1. 2016 U.S. Open (Las Vegas, Nevada) (Followed Mika Koivuniemi as the second international player to win the U.S. Open.)
2. 2016 Shark Championship (Reno, Nevada)
3. 2017 Xtra Frame Greater Jonesboro Open (Jonesboro, Arkansas)
4. 2019 U.S. Open (Mooresville, North Carolina)
5. 2021 PBA Tournament of Champions (Jupiter, Florida)
6. 2024 PBA/PBA50/PWBA Jonesboro Trios w/Tom Hess and Breanna Clemmer (Jonesboro, Arkansas)

===Non-title wins===
- 2021 PBA Super Slam Cup
- 2025 PBA Elite League Battle of the Brands Championship (member of champions Team Storm)
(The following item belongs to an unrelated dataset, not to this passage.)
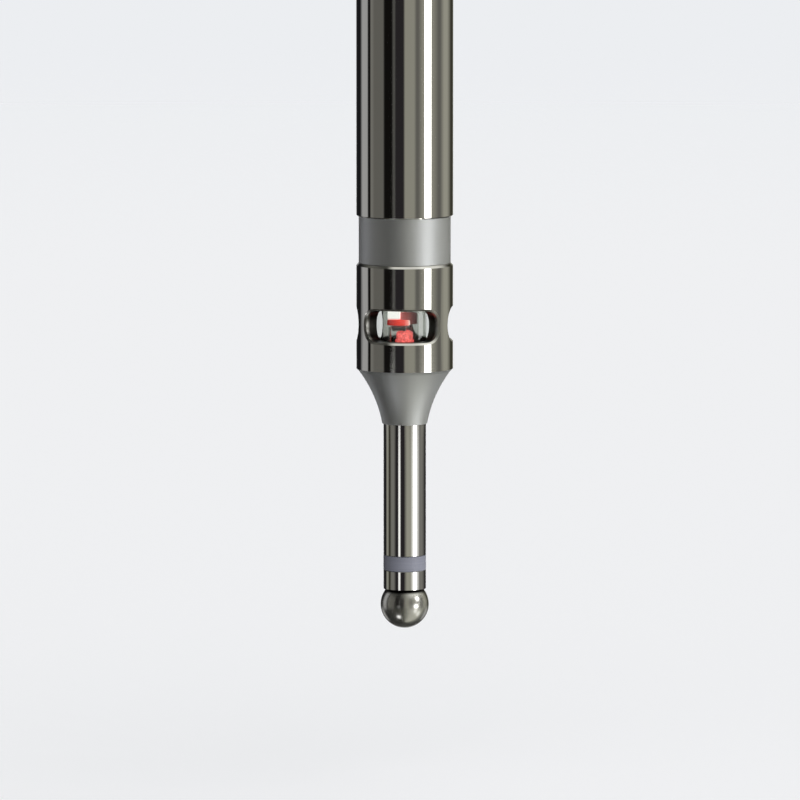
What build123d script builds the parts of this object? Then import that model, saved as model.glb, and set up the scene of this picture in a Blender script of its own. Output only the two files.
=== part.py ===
from build123d import *
import math
import os

# Photoelectric edge finder, modelled in its own frame in millimetres.
# The tool's axis is Z, with the shank up and the ball down. Z = 0 is the gauge plane, where the
# spindle's holder ends on the shank. One of the three windows faces -Y.

# Shank and the satin neck below it
shank_d = 20.0
shank_above_gauge = 61.0
shank_below_gauge = 13.4
shank_end_chamfer = 1.0
shoulder_chamfer = 0.25
centre_mouth_d = 5.0
centre_angle = 60.0
centre_pilot_d = 2.0
centre_pilot_depth = 6.0
neck_d = 19.0
neck_length = 9.6

# Screw joint between neck and housing, which opens to change the battery
thread_d = 16.0
spigot_length = 7.5
spigot_chamfer = 0.6
relief_width = 1.2
relief_depth = 0.7
running_clearance = 0.05
seat_gap = 0.02

# Seal ring in a counterbore of the housing, under the neck
seal_section_d = 0.8

# Housing: polished body with three windows, flush with the shank, and the flared nose
body_d = shank_d
body_length = 22.0
body_top_chamfer = 0.6
body_foot_chamfer = 0.55
nose_length = 11.5
nose_end_d = 9.3
nose_hollow = 0.68
window_count = 3
window_height = 6.6
window_half_angle = 50.5
window_from_joint = 12.65
window_chamfer = 0.4
window_cut_from = 2.0
window_cut_past = 1.0
thread_bore_length = 8.8

# Clear tube behind the windows
tube_d = 14.0
tube_bore_d = 9.0
tube_length = 9.4
tube_chamfer = 0.2

# Battery and the spring behind it
battery_d = 10.3
battery_length = 28.5
battery_button_d = 5.0
battery_button_height = 0.8
battery_edge_r = 0.5
battery_rim_width = 1.1
battery_rim_depth = 0.25
battery_bore_d = 10.9
battery_spring_d = 7.6
battery_spring_wire_d = 0.6
battery_spring_turns = 4
battery_spring_length = 5.8

# Lamp unit inside the clear tube
upper_board_d = tube_d - 0.4
upper_board_thickness = 1.2
contact_head_d = 4.4
contact_head_height = 0.8
contact_pin_d = 1.6
contact_cone_d = 3.6
contact_cone_drop = 2.6
contact_cone_height = 1.5
contact_tip_d = 0.8
lower_board_thickness = 1.0
led_d = 3.4
led_flange_d = 3.9
led_flange_height = 0.8
led_height = 2.9
led_dome_height = 0.6
led_stand_off = 0.3
led_lead_d = 0.5
led_lead_pitch = 2.54
resistor_d = 1.3
resistor_cap_d = 1.5
resistor_cap_length = 0.6
resistor_length = 2.7
resistor_x = -0.9
resistor_y = -2.1
resistor_drop = 4.6
resistor_lead_d = 0.45
resistor_lead_reach = 0.45
lead_bend_r = 0.35
lead_hole_clearance = 0.05
lower_contact_pin_d = 1.2
lower_contact_head_d = 1.6
lower_contact_head_height = 0.25
lower_button_d = 3.8
lower_button_height = 1.0

# Stem, the insulating sleeve inside it, and the sleeve that seats the ball
stem_d = 8.8
stem_length = 27.5
stem_root_d = 8.0
stem_root_length = 8.0
stem_edge_chamfer = 0.15
sleeve_d = 6.4
sleeve_bore_d = 5.0
sleeve_upper_bore_d = 5.6
collar_length = 3.0
seat_sleeve_length = 4.1
sleeve_engagement = 2.5
seat_rim_d = 7.8
seat_cone_height = 0.8
seat_edge_chamfer = 0.15

# Ball and its eye stud
ball_d = 10.0
ball_seat_clearance = 0.03
eye_stud_d = 1.6
eye_stud_depth = 3.0
eye_hole_cut_past = 1.0
eye_ring_d = 1.9
eye_wire_d = 0.7
eye_ring_above_ball = 1.85

# Swivel pin that anchors the tension spring
bush_length = 3.6
bush_below_stem_top = 3.9
anchor_pin_d = 2.0
anchor_head_d = 4.4
anchor_head_height = 1.0
anchor_pin_below_bush = 1.6
anchor_ring_d = 2.3
anchor_wire_d = 0.8

# Springs below the lamp
led_spring_d = 3.8
led_spring_wire_d = 0.4
led_spring_turns = 5
tension_spring_d = 4.0
tension_wire_d = 0.6
tension_turns = 12
hook_d = 2.2
hook_to_coil = 1.45

# Spring wire is drawn with this many flats
wire_sides = 8

# Levels along Z, from the gauge plane down
shoulder_z = -shank_below_gauge
joint_z = shoulder_z - neck_length
spigot_end_z = joint_z - spigot_length
window_z = joint_z - window_from_joint
body_foot_z = joint_z - body_length
nose_end_z = body_foot_z - nose_length
upper_board_top_z = spigot_end_z - seat_gap
tube_top_z = upper_board_top_z - upper_board_thickness
tube_foot_z = tube_top_z - tube_length
stem_foot_z = nose_end_z - stem_length
collar_foot_z = stem_foot_z - collar_length
seat_rim_z = collar_foot_z - seat_sleeve_length

# Radii that mate
thread_r = thread_d / 2
spigot_r = thread_r - running_clearance
bore_r = tube_d / 2 + seat_gap
sleeve_hole_r = sleeve_d / 2 + seat_gap
seal_groove_r = thread_r + seal_section_d + seat_gap
seal_groove_depth = seal_section_d + 2 * seat_gap

# The ball rests against the seat's rim, a hair clear of it
seat_reach = ball_d / 2 + ball_seat_clearance
ball_z = seat_rim_z - math.sqrt(seat_reach**2 - (seat_rim_d / 2) ** 2)
ball_top_z = ball_z + ball_d / 2

os.makedirs("parts", exist_ok=True)


def finish_piece(piece, name):
    """Label a finished piece and write it to its own file."""
    piece.part.label = name
    export_step(piece.part, f"parts/{name}.step")


def coil(outer_d, wire_d, turns, low_z, high_z):
    """A helical coil about Z whose wire lies between two levels."""
    height = high_z - low_z - wire_d
    mean_r = (outer_d - wire_d) / 2
    with BuildPart() as wound:
        with BuildLine() as path:
            Helix(height / turns, height, mean_r, center=(0, 0, low_z + wire_d / 2))
        with BuildSketch(Plane(origin=path.line @ 0, z_dir=path.line % 0)):
            RegularPolygon(wire_d / 2, wire_sides)
        sweep(path=path.line, is_frenet=True)
    return wound.part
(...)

Lavoie also owns 13 PBA Regional titles, and he won the (non-title) PBA Regional Challenge at the 2017 PBA World Series of Bowling in Reno, NV. He was the 2016 Southwest Region Rookie of the Year and 2018 Southwest Region Player of the Year.

===Career statistics===

| Season | Events | Cashes | Match Play | CRA+ | PBA Tour Titles | Regional Titles | Average | Earnings (US$) |
|---|---|---|---|---|---|---|---|---|
| 2016 | 17 | 11 | 8 | 5 | 2 | 2 | 222.79 | 86,645 |
| 2017 | 25 | 18 | 11 | 1 | 1 | 3 | 222.89 | 76,285 |
| 2018 | 27 | 17 | 9 | 1 | 0 | 2 | 214.54 | 52,983 |
| 2019 | 26 | 12 | 8 | 1 | 1 | 1 | 215.18 | 56,322 |
| 2020 | 15 | 11 | 10 | 1 | 0 | 0 | 220.76 | 86,250 |
| 2021 | 19 | 13 | 13 | 6 | 1 | 0 | 218.62 | 375,145 |
| 2022 | 13 | 3 | 3 | 0 | 0 | 0 | 212.02 | 30,100 |
| 2023 | 16 | 4 | 3 | 1 | 0 | 1 | 211.43 | 29,550 |
| 2024 | 16 | 8 | 1 | 1 | 1 | 2 | 216.37 | 43,641 |
| 2025 | 16 | 9 | 5 | 1 | 0 | -- | 218.44 | 56,827 |

+CRA = Championship Round Appearances (PBA Tour only)

==Personal==
Lavoie graduated from Wichita State University with a degree in business administration. He claims to have started bowling at age 2, and he also enjoys ice hockey and tennis.

In August 2022, Lavoie was elected Chairman of the International Bowling Federation (IBF) Athletes Committee.